There is hope for the next generation. Thank you for sharing.
She’s come a long way since (when she was about four) she and her mother had a knock-down, drag-out row about something or other, and Miss Peachy was sent, wailing, to her bedroom to cool off. The next day, her mother was making the bed when she found a crumpled and tear-stained piece of paper under the pillow with the words “I HAV A BAD MOM WONT LET ME DO WAT I WANT” written on it in very shaky capitals.
Did she run away from home? Or is that a boy thing? My brother did and at the time even I knew he was nuts.
She’s right about eighth grade.
They wanted me to repeat that one too. Can you imagine?
No. I think that, at least at a very young age, that probably is more of a boy thing. She liked to push the envelope, though. (In our family, a reasonable amount of that is considered to be a good thing.) I arrived one afternoon to find that she was in time-out on a chair in the corner, and I opened the door to hear her mother say, “you need to learn about boundaries and limits.” Peachy, who might have been all of three at the time, shouted “I DON’T YIKE BOUNDAWEES AND YIMITS!” All that got her was five more minutes in time-out.

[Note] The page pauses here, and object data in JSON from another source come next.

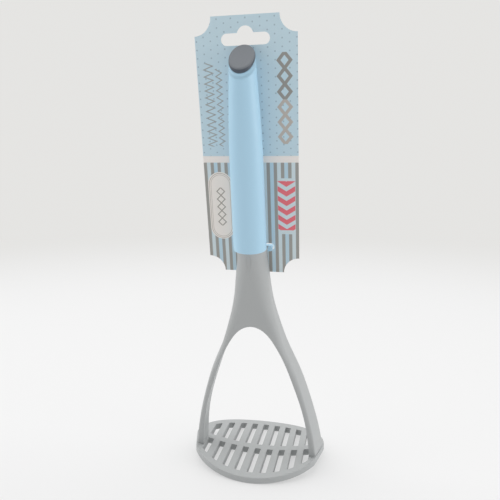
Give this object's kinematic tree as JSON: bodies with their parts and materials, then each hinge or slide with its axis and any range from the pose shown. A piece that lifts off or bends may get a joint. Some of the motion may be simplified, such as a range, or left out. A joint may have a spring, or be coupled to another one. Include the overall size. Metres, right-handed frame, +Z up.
{
  "type": "potato masher",
  "caption": "Hand potato masher: bowed slotted nylon head on wishbone legs, leaning oval sleeve handle with slanted end cap, carried on a notched hang card.",
  "frame": {"origin": "under the middle of the bowed plate, where it meets the table", "axes": "+Z up, X from leg to leg, -Y the front, towards which the handle leans"},
  "size_m": [0.087, 0.0936, 0.2671],
  "materials": {
    "nylon": "satin",
    "handle": "satin",
    "cap": "satin",
    "card": "satin"
  },
  "bodies": {
    "masher": {"mashing_plate": "nylon", "wishbone": "nylon", "handle_sleeve": "handle", "end_cap": "cap"},
    "card": {"hang_card": "card"}
  },
  "joints": [
    {"name": "card_lift", "type": "slide", "parent": "masher", "child": "card", "axis": [0, 0.9781, 0.2079], "range_m": [0, 0.03]}
  ]
}
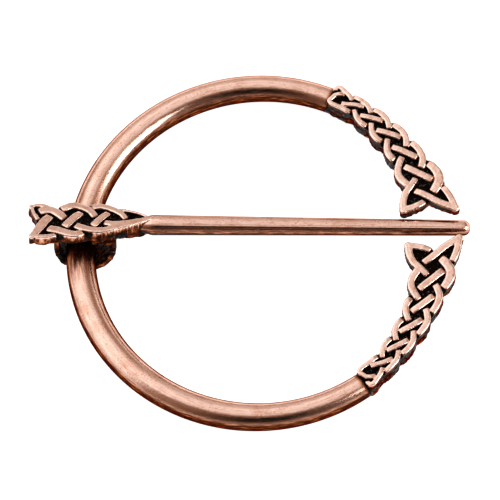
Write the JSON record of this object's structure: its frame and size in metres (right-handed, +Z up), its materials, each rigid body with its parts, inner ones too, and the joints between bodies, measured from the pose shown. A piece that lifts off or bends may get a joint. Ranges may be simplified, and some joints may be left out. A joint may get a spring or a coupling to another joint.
{
  "type": "cloak pin",
  "caption": "Open ring of round rod with flat interlaced terminals and a loose long pin: its interlaced head carries a collar that runs on the ring.",
  "frame": {"origin": "on the surface the pin lies on, under the middle of the whole", "axes": "+X along the pin from its head to its tip and out through the ring's gap, +Z up from the surface"},
  "size_m": [0.0636, 0.056, 0.0118],
  "materials": {
    "hoop_metal": "polished copper plate, darkened in the recesses",
    "pin_metal": "polished copper plate, darkened in the recesses"
  },
  "bodies": {
    "hoop": {"hoop": "hoop_metal"},
    "pin": {"pin": "pin_metal"}
  },
  "joints": [
    {"name": "pin_swing", "type": "hinge", "parent": "hoop", "child": "pin", "pos_m": [-0.02463, 0.00324, 0.00414], "axis": [-0.1244, -0.9922, 0.0075], "continuous": true}
  ]
}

By the time she was about ten, she was telling me that it was useless to whine around her mother, because her mother would simply tell her that whining acted like “spray on deafness for the rest of the universe.”
She’s a pistol. And so’s her daughter.
I want that set…
Oh stealing that. My youngest is in whine phase and I say something along these lines, but this is way better.
And your granddaughter sounds like my daughter. Tasmanian Princess.
Miss Peachy sounds like a genius. I’ve got seventy years and about thirteen years of schooling on her and I still can’t write a paragraph as sophisticated as the peachy quote with which you lead off your post. (Notice the fancy construction of my last seven words. I did that so that Miss Peachy, if this ever gets back to her, won’t think me an absolute dolt.)
And I’m stealing that! So we’re even.
Not a chance. Peachy would love you. (Especially if Bob the Dog were part of the deal….).
Lincoln:
I, too, have a 13-year old granddaughter who constantly delights me — except when she tells me how to drive!
That’s wonderful! I’ll pass that along to her.
Yikes. That’s scary….
I recommend the whole thing: https://www.nps.gov/liho/learn/historyculture/housedivided.htm
The speech is far better and more relevant than is popularly known.
Love this, thanks for sharing. I have been a MeMaw for about 2.5 years and I am about to be blessed with another in the next 3 weeks. What amazing gifts grandchildren are.
I love your granddaughter’s text; absolutely hilarious.